The strong results for the conservative Shiite
United Iraqi Alliance were expected in southern
Iraq. However, the UIA might face stiffer
competition in urban areas like Baghdad from secular
former premier Ilyad Allawi, whose list often scored
second in Shiite regions.
In Karbala province, the UIA may have marked its
highest score, at 85 percent, according to a source
close to the independent electoral commission but
not confirmed by the body.
The UIA includes religious parties like the Supreme
Council for the Islamic Revolution (SCIRI) and Prime
Minister Ibrahim Jaafari's Dawa party.
In Babil province, 70 percent of the electorate went
for the UIA, with Allawi managing to scrape up 17
percent, according to an election commission source.

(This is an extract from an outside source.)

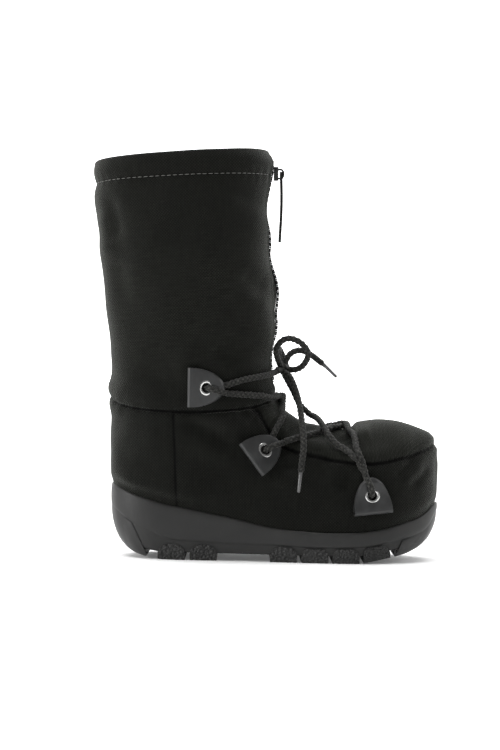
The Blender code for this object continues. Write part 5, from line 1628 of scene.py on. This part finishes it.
class BOOT_OT_lace(bpy.types.Operator):
    """Braids the lace, leads it through the eyelets and ties its bow"""

    bl_idname = "snow_boot.lace"
    bl_label = "Lace"

    def laid(self, route, hump=None):
        """The route laid on the cloth, and lifted over the zip or another lace where it crosses them."""
        s, cloth = sizes(), skin()
        out = []
        for p in smooth_run(route, 0.004):
            over = min(1.0, max(0.0, (0.0165 - abs(p.y)) / 0.008)) * (p.z > 1.03 * s.ankle_height)
            lift = 0.0028 * over
            if hump:
                at, reach, height = hump
                lift += height * math.exp(-(((p - at).length / reach) ** 2))
            out.append(cloth.off(p, s.lace * 0.5 + 0.0002 + lift)[0])
        return out

    def from_hole(self, name, side, run):
        """Starts a run in an eyelet's hole."""
        degrees = next(t[1] for t in TABS if t[0] == name)
        centre, along_, across, normal = tab_frame(name, side, degrees)
        s = sizes()
        near = [p for p in run if (p - centre).length > 0.0165]
        toward = (near[0] - centre)
        toward = (toward - normal * toward.dot(normal)).normalized()
        top = 0.0019 + s.lace * 0.5 + 0.0009
        return [centre - normal * 0.0035 + toward * 0.0002, centre + normal * 0.0012 + toward * 0.0008,
                centre + toward * 0.0042 + normal * (top + 0.0004), centre + toward * 0.0090 + normal * (top + 0.0006)
                ] + near

    def from_behind(self, name, side, run):
        """Starts a run behind a tab."""
        degrees = next(t[1] for t in TABS if t[0] == name)
        centre, along_, across, normal = tab_frame(name, side, degrees)
        near = [p for p in run if (p - centre).length > 0.0140]
        return [centre - normal * 0.0022] + near

    def execute(self, context):
        s = sizes()
        radius = s.lace / 2
        flip = lambda run: [Vector((p.x, -p.y, p.z)) for p in run]
        pts = lambda route: [place_of(p) for p in route]
        lower, middle = pts(LOWER_TO_CREST), pts(MIDDLE_TO_CREST)
        crest = place_of(CREST_CROSSING)
        on_crest = skin().off(crest, 0.0)[0]
        made = []
        low_a = self.laid(lower + [crest] + flip(middle[::-1]), (on_crest, 0.012, s.lace * 0.6))
        low_b = self.laid(flip(lower) + [crest] + middle[::-1])
        for name, run, first, last in (("lace_crest_a", low_a, ("lower", "outer"), ("middle", "inner")),
                                       ("lace_crest_b", low_b, ("lower", "inner"), ("middle", "outer"))):
            run = self.from_hole(*first, run)
            run = self.from_hole(*last, run[::-1])
            made.append(self.finish(name, run, radius, "lace_vamp_cross"))
        rise = self.laid(pts(LOWER_TO_RISE))
        stacked = []
        for k, p in enumerate(rise):
            t = k / (len(rise) - 1)
            lift = s.lace * 0.95 * float(ease((t - 0.3) / 0.35))
            stacked.append(skin().off(p, s.lace * 0.5 + 0.0002 + lift)[0])
        bar = self.from_behind("lower", "outer", stacked)
        made.append(self.finish("lace_rise_bar", bar, radius, "lace_vamp_bar"))
        throat = place_of(THROAT_CROSSING)
        on_throat = skin().off(throat, 0.0)[0]
        upper_, ankle = pts(UPPER_TO_THROAT), pts(MIDDLE_TO_THROAT)
        cross_a = self.laid(upper_ + [throat] + flip(ankle[::-1]), (on_throat, 0.010, s.lace * 0.8))
        cross_b = self.laid(flip(upper_) + [throat] + ankle[::-1])
        for name, run, first, last in (("lace_throat_a", cross_a, ("upper", "outer"), ("middle", "inner")),
                                       ("lace_throat_b", cross_b, ("upper", "inner"), ("middle", "outer"))):
            run = self.from_hole(*first, run)
            run = self.from_behind(*last, run[::-1])
            made.append(self.finish(name, run, radius, "lace_throat_cross"))
        knot = place_of(KNOT_AT)
        high = self.laid(pts(UPPER_TO_KNOT))
        for side, run in (("outer", high), ("inner", flip(high))):
            run = self.from_behind("upper", side, run)
            run = run[:-1] + [knot + (run[-2] - knot).normalized() * 0.0035]
            made.append(self.finish(f"lace_to_knot_{side}", run, radius, f"lace_ankle_{side}"))
        tied = self.knot(knot, radius)
        free = (("bow_rise", "lace_rise", [stacked[-1]] + pts(LACE_RISE)[1:], "knot", None),
                ("bow_loop_a", "bow_loop_outer", pts(BOW_OUTER), "object", None),
                ("bow_loop_b", "bow_loop_inner", pts(BOW_INNER), "object", None),
                ("bow_end_a", "lace_end_front", pts(END_FRONT), "fitting", "aglet_front"),
                ("bow_end_b", "lace_end_outer", pts(END_OUTER), "fitting", "aglet_outer"))
        for name, node, run, far, tip in free:
            if name != "bow_rise":
                run[0] = knot + (run[1] - knot).normalized() * 0.0036
            if far in ("object", "knot"):
                run[-1] = knot + (run[-2] - knot).normalized() * 0.0036
            piece, path = braid(name, run, radius, True, True)
            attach(piece, "boot")
            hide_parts(node)
            pieces = list(tied) if far == "knot" else []
            if tip:
                pieces.append(self.aglet(tip, path))
        return {"FINISHED"}

    def finish(self, name, run, radius, node):
        piece, _ = braid(name, run, radius)
        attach(piece, "boot")
        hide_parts(node)
        return piece

    def knot(self, at, radius):
        """Two turns of lace drawn tight round each other."""
        turns = []
        for k in range(29):
            a = 2 * math.pi * k / 24
            turns.append(at + Vector((0.0034 * math.cos(a), -0.0042 * math.sin(a), -0.0022 + 0.0046 * k / 28)))
        first, _ = braid("knot_turn", turns, radius * 0.92)
        ring = []
        for k in range(27):
            a = 2 * math.pi * k / 24
            ring.append(at + Vector((0.0006 + 0.0012 * k / 26, 0.0030 * math.cos(a), 0.0034 * math.sin(a))))
        second, _ = braid("knot_wrap", ring, radius * 0.85)
        for piece in (first, second):
            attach(piece, "boot")
        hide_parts("lace_knot")
        return first, second

    def aglet(self, node, path):
        ahead = (path[-1] - path[-4]).normalized()
        low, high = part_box(node)
        centre = (low + high) / 2
        tip = path[-1] + (centre - path[-1]) * 2
        way = (tip - path[-1]).normalized()
        run = [path[-1] - ahead * 0.0012, path[-1] + way * 0.003, path[-1] + way * 0.008, tip - way * 0.0006, tip]
        points, faces, sides = [], [], 14
        radii = (0.00195, 0.00165, 0.00150, 0.00135, 0.00080)
        for k, (p, r) in enumerate(zip(run, radii)):
            heading = (run[min(k + 1, 4)] - run[max(k - 1, 0)]).normalized()
            side = heading.cross(Vector((0.2, 1, 0.1))).normalized()
            up = side.cross(heading)
            for a in range(sides):
                turn = 2 * math.pi * a / sides
                points.append(p + side * math.cos(turn) * r + up * math.sin(turn) * r)
        for k in range(4):
            for a in range(sides):
                b = (a + 1) % sides
                faces.append((k * sides + a, k * sides + b, (k + 1) * sides + b, (k + 1) * sides + a))
        faces += [tuple(range(sides))[::-1], tuple(4 * sides + a for a in range(sides))]
        made = outward(mesh_piece(f"{node}_tip", points, faces, look("aglet")))
        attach(made, "boot")
        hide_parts(node)
        return made


class BOOT_PT_panel(bpy.types.Panel):
    """Lists the boot's steps, sizes and colours"""

    bl_label = "Snow boot"
    bl_idname = "BOOT_PT_panel"
    bl_space_type = "VIEW_3D"
    bl_region_type = "UI"
    bl_category = "Snow Boot"

    def draw(self, context):
        for step in STEPS:
            self.layout.operator(step.bl_idname)
        for group in (context.scene.snow_boot_sizes, context.scene.snow_boot_colours):
            column = self.layout.column(align=True)
            for name in group.bl_rna.properties.keys():
                if name not in ("rna_type", "name"):
                    column.prop(group, name)


STEPS = (BOOT_OT_stage, BOOT_OT_upper, BOOT_OT_hem, BOOT_OT_sole, BOOT_OT_insole, BOOT_OT_tabs, BOOT_OT_zip,
         BOOT_OT_lace)
CLASSES = (SnowBootSizes, SnowBootColours, *STEPS, BOOT_PT_panel)


def register():
    for made in CLASSES:
        bpy.utils.register_class(made)
    bpy.types.Scene.snow_boot_sizes = bpy.props.PointerProperty(type=SnowBootSizes)
    bpy.types.Scene.snow_boot_colours = bpy.props.PointerProperty(type=SnowBootColours)


def unregister():
    del bpy.types.Scene.snow_boot_sizes
    del bpy.types.Scene.snow_boot_colours
    for made in reversed(CLASSES):
        bpy.utils.unregister_class(made)


def main():
    register()
    bpy.ops.snow_boot.stage()
    bpy.ops.snow_boot.upper()
    bpy.ops.snow_boot.hem()
    bpy.ops.snow_boot.sole()
    bpy.ops.snow_boot.insole()
    bpy.ops.snow_boot.tabs()
    bpy.ops.snow_boot.zip()
    bpy.ops.snow_boot.lace()


if __name__ == "__main__":
    main()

In the Kurdish north, the Kurdish alliance, pairing
the Patriotic Union of Kurdistan (PUK) and the
Kurdish Democratic Party (KDP), apparently
perpetuated its total dominance of the autonomous
region's politics.
In Arbil, the alliance took 86 percent of the votes
while the Kurdish Islamic Party took only 3.4
percent, according to a PUK official. In Dohuk, the
alliance claimed 76 percent, and 71 percent in
Sulaimaniyah.
In the Sunni-dominated province of Salaheddin, the
capital of which is Saddam Hussein's hometown of
Tikrit, a Sunni coalition that included the Iraqi
Islamic Party led with 45 percent of the votes. It
was followed by Allawi at 30 percent, an electoral
source said.
More than two-thirds of Iraqi voters turned out
nationwide in the country's landmark election,
according to first estimates Friday, but final
results were not expected for at least two weeks.
An international monitoring mission said the
election had generally met international standards,
and hailed the organisers for meeting a "difficult
challenge."
In many regions, voters were thought to give strong
local backing to parties or coalitions based on
Shiite, Sunni, Turkmen and Christian leanings.